If the lineitem table is generated with bloom filter indexes, the runtime 
IN-list filter can have a better filter rate.
Updated the sentense.


http://gerrit.cloudera.org:8080/#/c/18141/4/be/src/exec/hdfs-orc-scanner.cc
File be/src/exec/hdfs-orc-scanner.cc:

http://gerrit.cloudera.org:8080/#/c/18141/4/be/src/exec/hdfs-orc-scanner.cc@1221
PS4, Line 1221: / Only apply runtime filters on non-partition columns.
> Looks like this can be done in FE.
Yeah, the check is done by FE: 
https://github.com/apache/impala/blob/6c845eb24b952972975126e07a36cd1565ada629/fe/src/main/java/org/apache/impala/planner/RuntimeFilterGenerator.java#L936

Here we only check the flag set by FE.


http://gerrit.cloudera.org:8080/#/c/18141/4/be/src/exec/hdfs-orc-scanner.cc@1271
PS4, Line 1271: < filter->id();
> I wonder if this method UpdateSearchArgumentWithFilters() is called only on
PrepareSearchArguments() will be called multiple times after this patch. Thus 
the same as UpdateSearchArgumentWithFilters(). The reason is runtime filters 
will arrive in runtime. So we re-build the SearchArgument each time we start 
reading a new ORC stripe.

However, the above situation seems impossible. When an IN-list filter arrived, 
it won't be updated anymore. So the predicate should remain the same.

BTW, I updated the method comment of PrepareSearchArguments(). Please let me 
know if it's unclear.


http://gerrit.cloudera.org:8080/#/c/18141/4/be/src/exec/partitioned-hash-join-builder.cc
File be/src/exec/partitioned-hash-join-builder.cc:

http://gerrit.cloudera.org:8080/#/c/18141/4/be/src/exec/partitioned-hash-join-builder.cc@959
PS4, Line 959: //TODO: IN-list filter threshold (default 1024).
> Sounds like this is quite important.  When the # items in the list in HJ bu
Yeah, I added this in the commit message in PS5. Also added the query option.

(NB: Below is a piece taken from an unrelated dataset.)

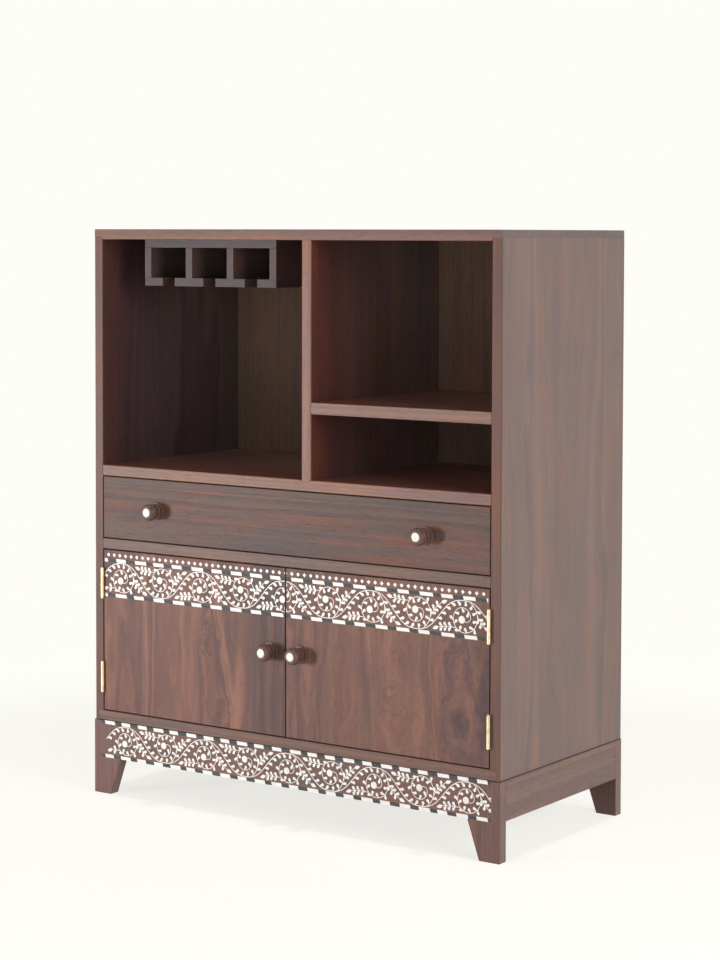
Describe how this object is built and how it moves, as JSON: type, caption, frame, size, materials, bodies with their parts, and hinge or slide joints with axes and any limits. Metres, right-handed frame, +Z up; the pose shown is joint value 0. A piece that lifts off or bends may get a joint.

http://gerrit.cloudera.org:8080/#/c/18141/4/be/src/runtime/coordinator.cc
File be/src/runtime/coordinator.cc:

http://gerrit.cloudera.org:8080/#/c/18141/4/be/src/runtime/coordinator.cc@599
PS4, Line 599: In-l
> In-list size?
Done


http://gerrit.cloudera.org:8080/#/c/18141/4/be/src/runtime/runtime-filter-ir.cc
File be/src/runtime/runtime-filter-ir.cc:

http://gerrit.cloudera.org:8080/#/c/18141/4/be/src/runtime/runtime-filter-ir.cc@40
PS4, Line 40:
            :     case TRuntimeFilterType::IN_LIST: {
> Seems to me IN_list will shine in performance when applied to partition col
Thanks for catching this! I thought this will only be evaludated in rows level. 
I should add the skip logic in scanners.

EDIT: moved the check to HdfsScanner::EvalRuntimeFilter()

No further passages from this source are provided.